Namun sejarah telah memberi cermin yang jernih. Para pendiri Jong Batak tidak memperdebatkan garis keturunan, melainkan mencari titik temu dalam perjuangan. Mereka percaya bahwa persatuan pikiran dan hati lebih penting daripada keseragaman bentuk.
Oleh karena itu, generasi muda Batak masa kini perlu menyalakan kembali api Jong Batak dalam bentuk baru, berkolaborasi untuk mencipta karya. Misalnya, mengembangkan wisata budaya berkelanjutan, membangun literasi berbasis kearifan lokal, atau mengangkat seni dan musik Batak ke panggung nasional. Semua itu adalah wujud kontemporer dari filosofi “Tampakna do tajomna”, ketajaman lahir dari kebersamaan.
Sumpah Baru di Tanah yang Sama
Sumpah Pemuda telah menjadi warisan sejarah yang meneguhkan arah bangsa. Kini, generasi Batak modern perlu meneguhkan sumpah baru, untuk menyatukan, bukan memisahkan; berdialog, bukan menghujat; berkarya, bukan berdebat tentang identitas.
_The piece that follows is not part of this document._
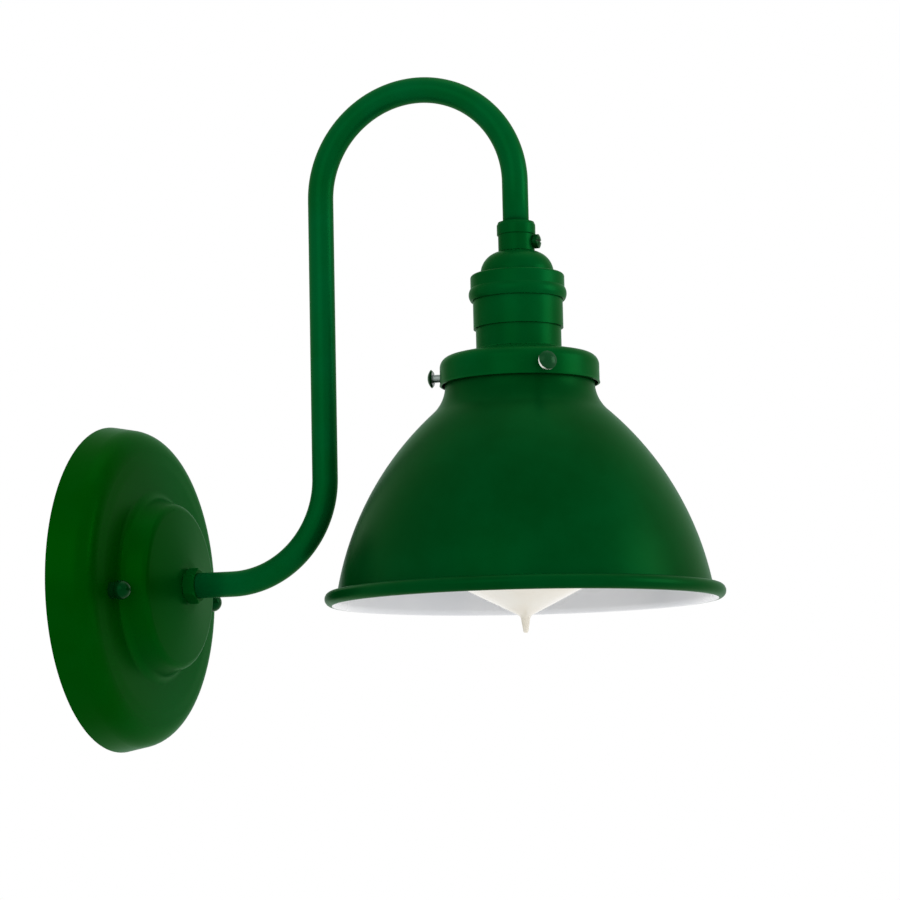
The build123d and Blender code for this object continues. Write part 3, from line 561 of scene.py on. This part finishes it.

Sebagaimana pesan leluhur, “Tampakna do tajomna, rim ni tahi do gogona”, ketajaman hanya ada dalam kebersamaan; kekuatan hanya lahir dari satu jalan pikiran.
Kita boleh berbeda marga, logat, dan adat, tetapi satu roh persaudaraan menyatukan kita. Itulah warisan sejati Jong Bataks, bukan hanya untuk masyarakat Batak, tetapi juga untuk Indonesia, tanah air yang selalu menemukan daya hidupnya kembali dari semangat kebersamaan.